• [Exercise requirements]:
Repeat, exactly as written, every line from the one holding "Keep writing the FreeCAD" through the one holding "Keep writing the three.js". Leave out all other lines.

• [Data in this exercise]:
------------------------------------------------

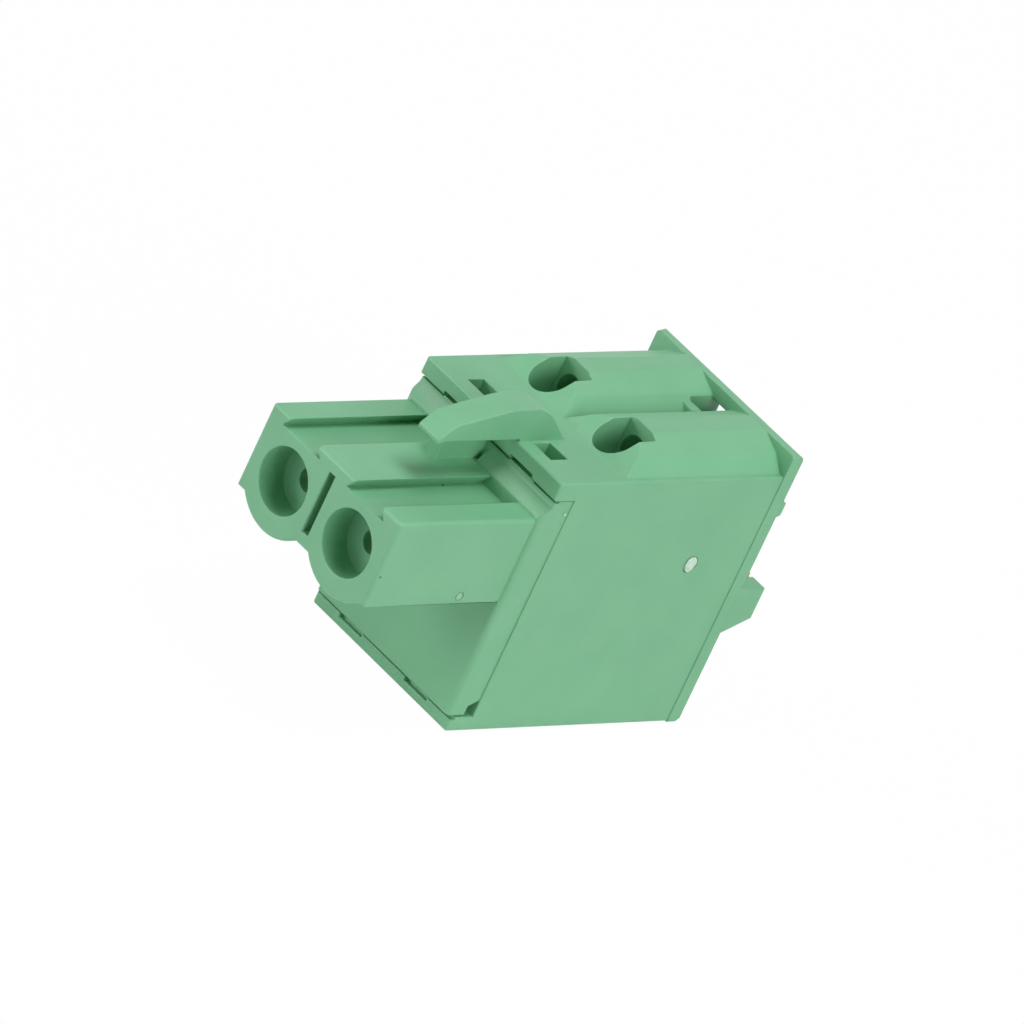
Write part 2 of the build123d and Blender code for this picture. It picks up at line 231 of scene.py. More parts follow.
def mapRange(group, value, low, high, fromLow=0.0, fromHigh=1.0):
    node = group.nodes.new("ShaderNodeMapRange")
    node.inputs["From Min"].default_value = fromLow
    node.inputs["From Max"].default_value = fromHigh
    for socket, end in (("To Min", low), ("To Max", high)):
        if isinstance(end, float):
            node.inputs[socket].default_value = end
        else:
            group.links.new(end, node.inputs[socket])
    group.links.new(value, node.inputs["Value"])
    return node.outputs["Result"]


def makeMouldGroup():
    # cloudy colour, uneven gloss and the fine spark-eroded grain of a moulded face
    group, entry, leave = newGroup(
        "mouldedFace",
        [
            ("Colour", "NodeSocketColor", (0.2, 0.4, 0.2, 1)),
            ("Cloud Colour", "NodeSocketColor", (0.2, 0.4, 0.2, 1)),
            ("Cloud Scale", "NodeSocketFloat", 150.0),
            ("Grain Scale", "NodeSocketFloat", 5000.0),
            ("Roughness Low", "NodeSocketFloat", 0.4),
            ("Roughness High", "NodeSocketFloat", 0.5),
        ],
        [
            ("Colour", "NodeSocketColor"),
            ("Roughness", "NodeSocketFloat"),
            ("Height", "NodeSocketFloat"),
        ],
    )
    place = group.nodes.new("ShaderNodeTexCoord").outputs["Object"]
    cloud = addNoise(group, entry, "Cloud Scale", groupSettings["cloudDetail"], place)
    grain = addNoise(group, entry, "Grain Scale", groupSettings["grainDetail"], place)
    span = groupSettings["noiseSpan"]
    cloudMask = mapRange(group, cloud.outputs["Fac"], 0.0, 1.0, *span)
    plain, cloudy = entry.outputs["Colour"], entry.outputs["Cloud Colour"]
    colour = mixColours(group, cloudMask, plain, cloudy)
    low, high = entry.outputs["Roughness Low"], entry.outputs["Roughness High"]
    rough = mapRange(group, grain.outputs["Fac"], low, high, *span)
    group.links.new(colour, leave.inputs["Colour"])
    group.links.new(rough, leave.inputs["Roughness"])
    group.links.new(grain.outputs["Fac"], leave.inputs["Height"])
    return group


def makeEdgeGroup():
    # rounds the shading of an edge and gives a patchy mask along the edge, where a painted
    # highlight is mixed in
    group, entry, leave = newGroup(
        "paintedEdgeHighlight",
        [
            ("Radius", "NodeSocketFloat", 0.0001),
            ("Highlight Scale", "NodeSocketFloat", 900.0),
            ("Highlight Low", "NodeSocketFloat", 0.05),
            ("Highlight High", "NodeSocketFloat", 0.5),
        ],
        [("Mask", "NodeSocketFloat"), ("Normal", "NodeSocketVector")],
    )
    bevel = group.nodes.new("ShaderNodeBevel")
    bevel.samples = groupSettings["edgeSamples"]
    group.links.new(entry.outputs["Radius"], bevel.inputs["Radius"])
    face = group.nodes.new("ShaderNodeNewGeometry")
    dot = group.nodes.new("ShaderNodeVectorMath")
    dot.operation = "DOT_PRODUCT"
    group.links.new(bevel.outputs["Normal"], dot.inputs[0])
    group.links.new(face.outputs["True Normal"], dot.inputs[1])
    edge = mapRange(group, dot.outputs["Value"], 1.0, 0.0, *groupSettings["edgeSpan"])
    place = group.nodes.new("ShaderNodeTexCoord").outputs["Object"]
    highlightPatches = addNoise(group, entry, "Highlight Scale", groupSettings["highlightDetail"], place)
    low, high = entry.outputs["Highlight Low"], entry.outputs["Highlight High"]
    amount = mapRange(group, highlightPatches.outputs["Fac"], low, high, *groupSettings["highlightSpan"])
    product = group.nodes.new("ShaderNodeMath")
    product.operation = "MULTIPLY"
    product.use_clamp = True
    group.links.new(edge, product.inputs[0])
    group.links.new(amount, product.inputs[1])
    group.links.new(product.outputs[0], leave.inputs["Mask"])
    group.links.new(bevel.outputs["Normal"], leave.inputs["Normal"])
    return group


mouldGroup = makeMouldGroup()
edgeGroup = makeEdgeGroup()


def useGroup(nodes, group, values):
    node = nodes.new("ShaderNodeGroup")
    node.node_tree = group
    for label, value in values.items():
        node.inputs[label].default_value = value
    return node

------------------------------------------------

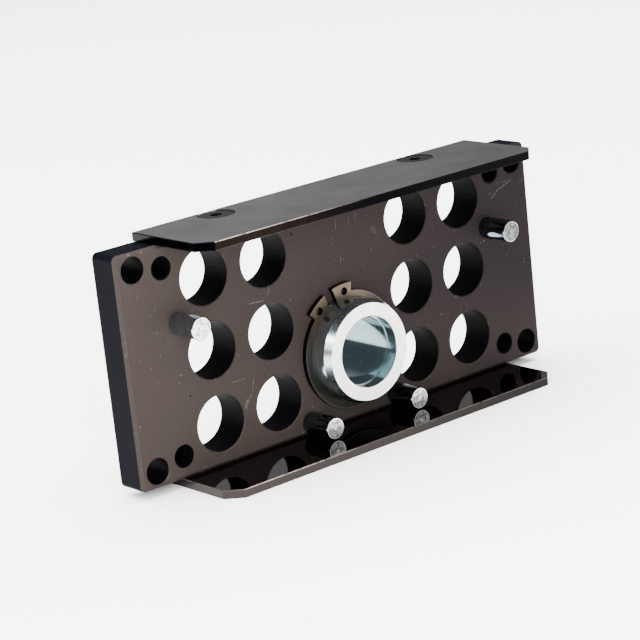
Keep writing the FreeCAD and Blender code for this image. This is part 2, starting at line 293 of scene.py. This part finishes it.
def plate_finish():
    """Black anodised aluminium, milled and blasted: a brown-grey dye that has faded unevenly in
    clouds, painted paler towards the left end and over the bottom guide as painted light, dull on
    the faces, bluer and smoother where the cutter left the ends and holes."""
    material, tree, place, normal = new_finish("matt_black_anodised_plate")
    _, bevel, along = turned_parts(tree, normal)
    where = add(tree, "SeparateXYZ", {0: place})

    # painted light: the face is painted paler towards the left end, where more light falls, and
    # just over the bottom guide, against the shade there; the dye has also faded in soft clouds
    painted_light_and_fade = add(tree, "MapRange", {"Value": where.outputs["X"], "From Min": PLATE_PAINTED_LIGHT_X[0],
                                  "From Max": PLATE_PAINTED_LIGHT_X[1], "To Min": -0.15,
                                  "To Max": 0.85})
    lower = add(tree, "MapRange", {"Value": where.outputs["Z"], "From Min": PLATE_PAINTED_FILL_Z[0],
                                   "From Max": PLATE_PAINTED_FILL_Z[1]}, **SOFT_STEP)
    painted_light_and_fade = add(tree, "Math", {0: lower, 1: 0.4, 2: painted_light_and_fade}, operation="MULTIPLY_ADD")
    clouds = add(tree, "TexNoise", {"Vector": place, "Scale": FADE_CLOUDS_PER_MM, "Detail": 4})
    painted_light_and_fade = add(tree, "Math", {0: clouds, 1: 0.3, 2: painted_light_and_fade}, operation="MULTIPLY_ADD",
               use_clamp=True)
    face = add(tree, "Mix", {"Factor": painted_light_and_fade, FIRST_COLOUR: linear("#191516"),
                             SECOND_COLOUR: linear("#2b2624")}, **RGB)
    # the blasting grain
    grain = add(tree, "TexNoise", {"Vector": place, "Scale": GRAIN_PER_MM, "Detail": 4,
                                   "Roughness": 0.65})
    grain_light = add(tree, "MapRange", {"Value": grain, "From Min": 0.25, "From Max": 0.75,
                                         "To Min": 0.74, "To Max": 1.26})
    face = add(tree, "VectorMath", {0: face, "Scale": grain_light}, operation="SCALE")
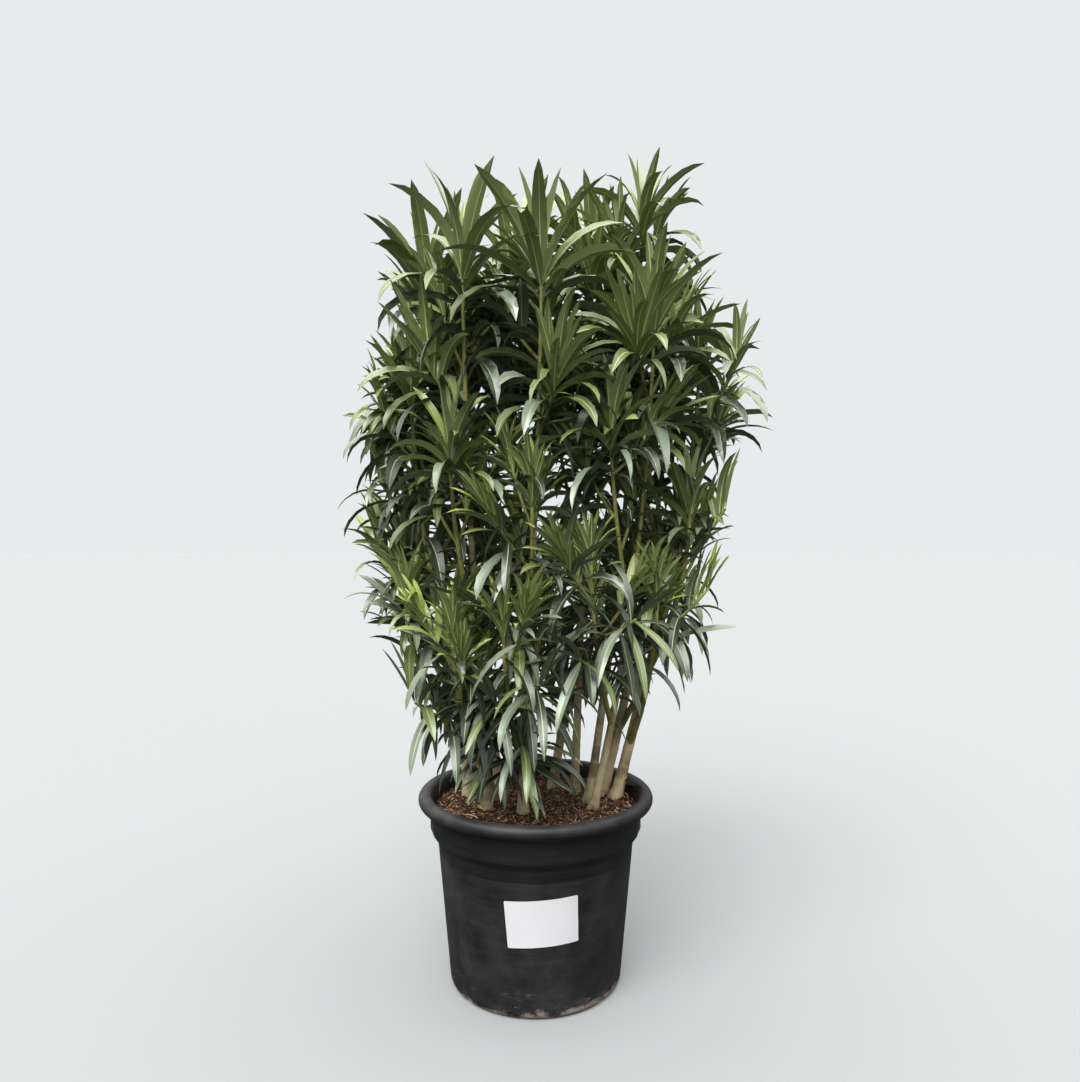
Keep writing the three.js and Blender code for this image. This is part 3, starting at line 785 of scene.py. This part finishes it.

------------------------------------------------

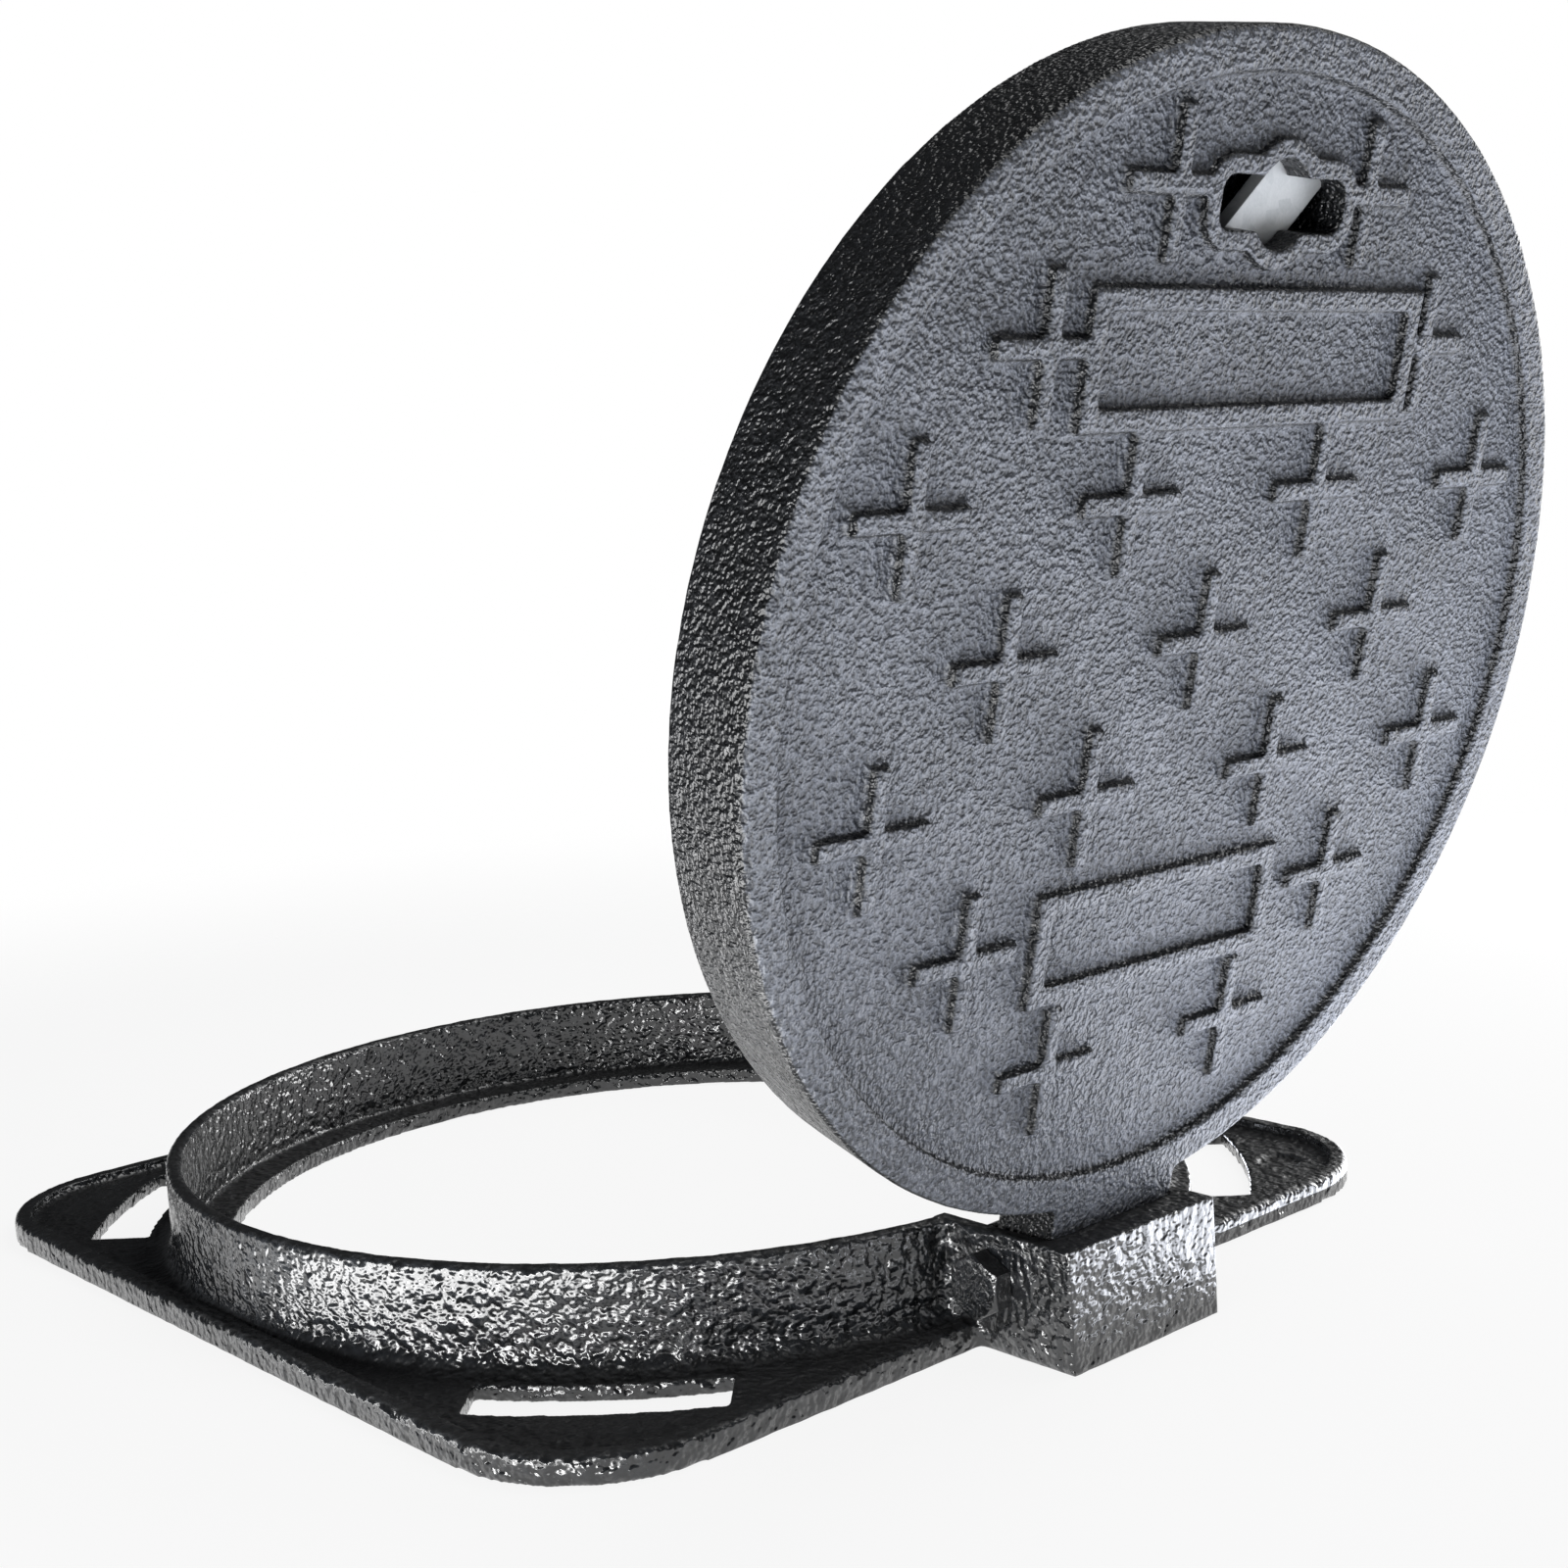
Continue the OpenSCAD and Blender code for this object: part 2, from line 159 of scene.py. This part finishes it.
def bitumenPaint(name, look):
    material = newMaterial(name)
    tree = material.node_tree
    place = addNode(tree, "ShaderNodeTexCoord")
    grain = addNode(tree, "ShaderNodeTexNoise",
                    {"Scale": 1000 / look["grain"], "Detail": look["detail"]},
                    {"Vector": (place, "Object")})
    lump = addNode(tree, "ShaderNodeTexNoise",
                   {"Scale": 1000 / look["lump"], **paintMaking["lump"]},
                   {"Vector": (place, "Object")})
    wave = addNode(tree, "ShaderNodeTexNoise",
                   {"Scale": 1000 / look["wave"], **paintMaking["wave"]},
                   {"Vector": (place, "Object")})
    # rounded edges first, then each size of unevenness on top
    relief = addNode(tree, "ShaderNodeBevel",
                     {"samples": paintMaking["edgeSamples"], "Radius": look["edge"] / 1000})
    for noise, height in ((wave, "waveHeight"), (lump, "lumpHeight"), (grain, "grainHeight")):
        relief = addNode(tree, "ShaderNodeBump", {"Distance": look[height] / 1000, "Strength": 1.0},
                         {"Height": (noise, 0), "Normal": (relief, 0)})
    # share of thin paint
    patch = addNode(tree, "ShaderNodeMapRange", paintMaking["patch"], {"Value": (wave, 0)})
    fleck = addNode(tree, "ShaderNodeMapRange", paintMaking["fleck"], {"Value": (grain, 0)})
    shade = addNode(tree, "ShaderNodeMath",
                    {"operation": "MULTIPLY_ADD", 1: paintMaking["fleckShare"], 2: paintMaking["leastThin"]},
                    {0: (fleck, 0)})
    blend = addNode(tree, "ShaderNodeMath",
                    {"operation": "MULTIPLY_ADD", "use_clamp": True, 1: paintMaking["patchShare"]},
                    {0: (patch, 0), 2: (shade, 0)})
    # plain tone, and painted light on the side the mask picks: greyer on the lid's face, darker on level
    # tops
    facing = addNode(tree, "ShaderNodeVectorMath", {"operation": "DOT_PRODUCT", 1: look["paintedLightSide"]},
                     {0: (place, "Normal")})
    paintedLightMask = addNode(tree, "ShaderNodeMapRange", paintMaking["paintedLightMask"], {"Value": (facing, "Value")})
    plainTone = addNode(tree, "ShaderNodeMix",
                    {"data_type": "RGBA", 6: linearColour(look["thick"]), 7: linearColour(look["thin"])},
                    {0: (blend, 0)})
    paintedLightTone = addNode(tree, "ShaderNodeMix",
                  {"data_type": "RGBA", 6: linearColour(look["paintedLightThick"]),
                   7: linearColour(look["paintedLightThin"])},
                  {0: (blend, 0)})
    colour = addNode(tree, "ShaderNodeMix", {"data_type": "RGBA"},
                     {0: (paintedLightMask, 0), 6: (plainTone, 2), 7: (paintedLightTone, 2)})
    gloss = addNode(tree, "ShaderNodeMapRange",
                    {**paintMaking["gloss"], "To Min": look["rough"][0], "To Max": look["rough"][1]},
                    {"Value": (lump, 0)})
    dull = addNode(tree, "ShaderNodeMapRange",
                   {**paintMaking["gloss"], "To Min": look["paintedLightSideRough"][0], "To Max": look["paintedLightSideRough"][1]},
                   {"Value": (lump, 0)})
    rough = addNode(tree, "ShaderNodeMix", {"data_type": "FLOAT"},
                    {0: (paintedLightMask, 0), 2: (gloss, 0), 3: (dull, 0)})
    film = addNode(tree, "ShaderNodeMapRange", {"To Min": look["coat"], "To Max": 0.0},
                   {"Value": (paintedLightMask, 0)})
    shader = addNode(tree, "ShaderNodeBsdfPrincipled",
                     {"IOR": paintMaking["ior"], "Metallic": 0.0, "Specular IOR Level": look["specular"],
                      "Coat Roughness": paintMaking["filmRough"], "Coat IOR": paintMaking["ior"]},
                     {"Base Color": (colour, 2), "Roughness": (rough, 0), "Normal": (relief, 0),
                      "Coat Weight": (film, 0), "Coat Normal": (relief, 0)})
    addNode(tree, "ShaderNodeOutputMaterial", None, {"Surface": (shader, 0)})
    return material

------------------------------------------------

• [Task result]:
Keep writing the FreeCAD and Blender code for this image. This is part 2, starting at line 293 of scene.py. This part finishes it.
def plate_finish():
    """Black anodised aluminium, milled and blasted: a brown-grey dye that has faded unevenly in
    clouds, painted paler towards the left end and over the bottom guide as painted light, dull on
    the faces, bluer and smoother where the cutter left the ends and holes."""
    material, tree, place, normal = new_finish("matt_black_anodised_plate")
    _, bevel, along = turned_parts(tree, normal)
    where = add(tree, "SeparateXYZ", {0: place})

    # painted light: the face is painted paler towards the left end, where more light falls, and
    # just over the bottom guide, against the shade there; the dye has also faded in soft clouds
    painted_light_and_fade = add(tree, "MapRange", {"Value": where.outputs["X"], "From Min": PLATE_PAINTED_LIGHT_X[0],
                                  "From Max": PLATE_PAINTED_LIGHT_X[1], "To Min": -0.15,
                                  "To Max": 0.85})
    lower = add(tree, "MapRange", {"Value": where.outputs["Z"], "From Min": PLATE_PAINTED_FILL_Z[0],
                                   "From Max": PLATE_PAINTED_FILL_Z[1]}, **SOFT_STEP)
    painted_light_and_fade = add(tree, "Math", {0: lower, 1: 0.4, 2: painted_light_and_fade}, operation="MULTIPLY_ADD")
    clouds = add(tree, "TexNoise", {"Vector": place, "Scale": FADE_CLOUDS_PER_MM, "Detail": 4})
    painted_light_and_fade = add(tree, "Math", {0: clouds, 1: 0.3, 2: painted_light_and_fade}, operation="MULTIPLY_ADD",
               use_clamp=True)
    face = add(tree, "Mix", {"Factor": painted_light_and_fade, FIRST_COLOUR: linear("#191516"),
                             SECOND_COLOUR: linear("#2b2624")}, **RGB)
    # the blasting grain
    grain = add(tree, "TexNoise", {"Vector": place, "Scale": GRAIN_PER_MM, "Detail": 4,
                                   "Roughness": 0.65})
    grain_light = add(tree, "MapRange", {"Value": grain, "From Min": 0.25, "From Max": 0.75,
                                         "To Min": 0.74, "To Max": 1.26})
    face = add(tree, "VectorMath", {0: face, "Scale": grain_light}, operation="SCALE")
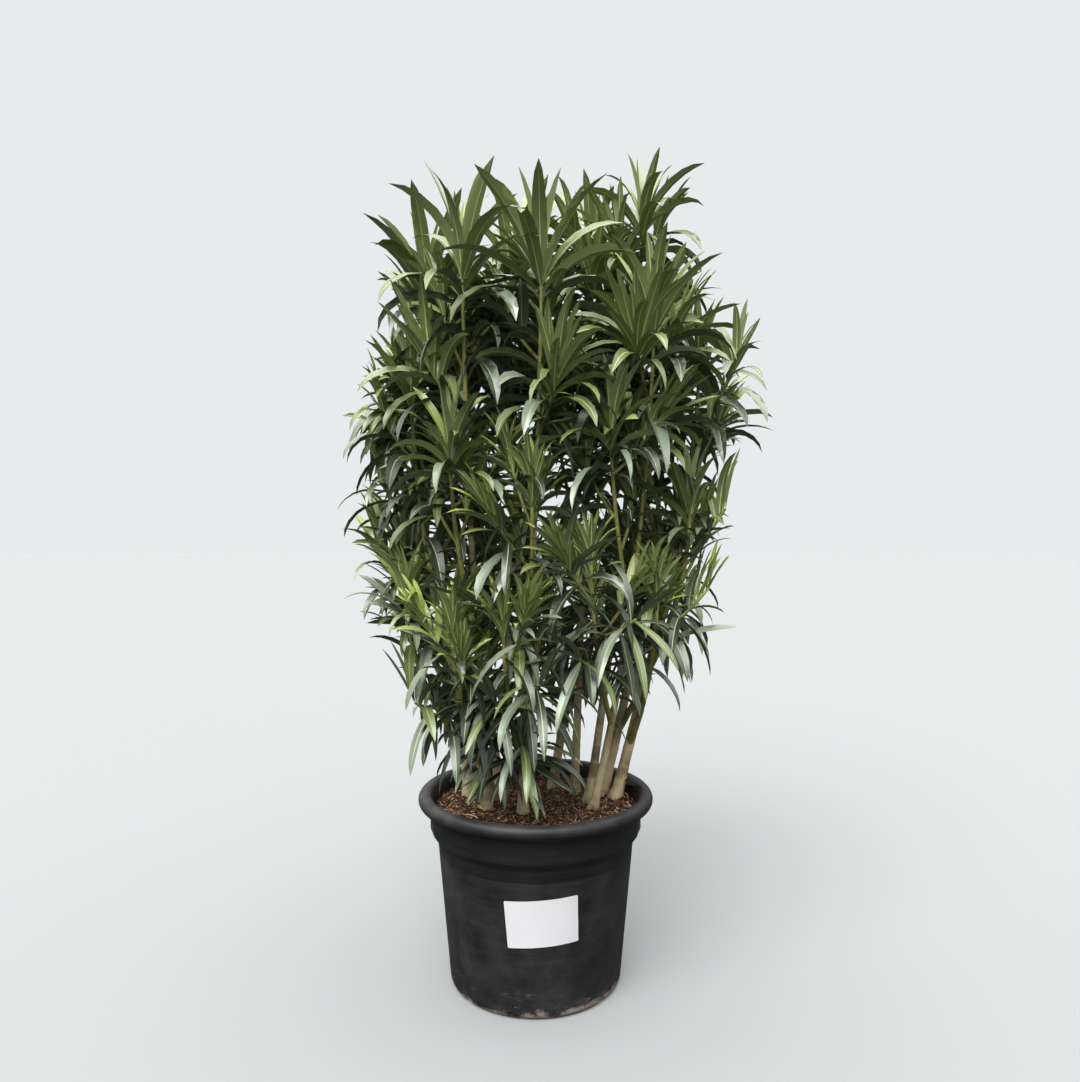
Keep writing the three.js and Blender code for this image. This is part 3, starting at line 785 of scene.py. This part finishes it.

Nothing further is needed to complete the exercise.